Traeger Green Chicken Enchiladas

What kind of cheese is best for this recipe?

It depends on what you are going for, but my favorite is a good blend of cheddar, Monterey Jack, and Colby. A big bag of Mexican blend cheese does the trick really nicely though!

We’re about to start experimenting with smoked cheese, and I’m going to be allllll about layering that stuff on top of these enchiladas!

Traeger Green Chicken Enchiladas

What are the best toppings for enchiladas?

My favorites are nothing crazy, but have always been:

  • Avocado
  • Fresh Tomato
  • Sour Cream
  • Black Olives
  • Cilantro
  • Hot Sauce

Try our Crispy Smoked Chicken Thighs too!

Traeger Green Chicken Enchiladas

Tips for making the best Chicken Enchiladas EVER

These aren’t hard, at all, but you’ll want to take note of a few things to make your life easier down the line.

  1. Cooking spray is your friend.
  2. So is non-stick foil!
  3. Pack those enchiladas in tight!

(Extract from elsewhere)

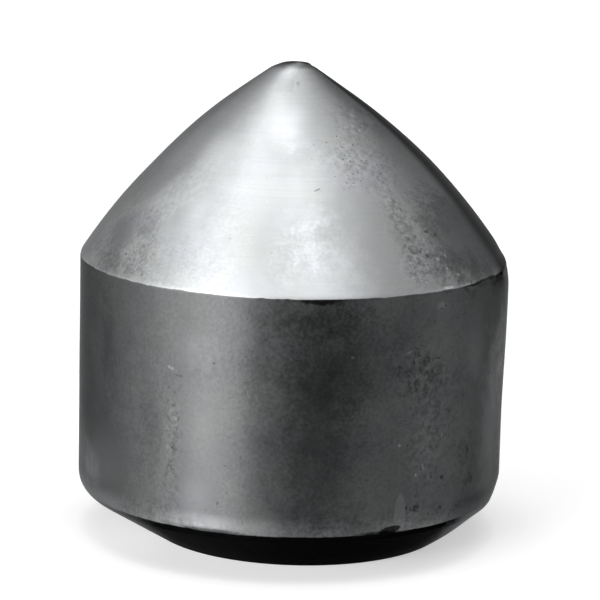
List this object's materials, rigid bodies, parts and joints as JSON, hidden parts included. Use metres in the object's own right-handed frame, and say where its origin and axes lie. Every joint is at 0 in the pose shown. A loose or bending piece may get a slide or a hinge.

It’ll help them stay together, and you’ll fit more into the pan.
  4. Don’t skimp on the sauce! These are meant to be smothered and covered so use all the sauce and cheese you want.

What should you serve with Traeger Chicken Enchiladas?

Our Instant Pot Mexican Rice is great with enchiladas. We always like to do chips and salsa also, so don’t forget to whip up a bunch of my Traeger Salsa Verde!

Traeger Green Chicken Enchiladas

Want more enchiladas & Mexican-inspired favorites to love?

We love enchiladas around here and make them in all kinds of ways. Here are a few I’ve featured on the site!

Keep Grilling! These Traeger Chicken Recipes are incredible!

Get more delicious chicken recipes for the Traeger here!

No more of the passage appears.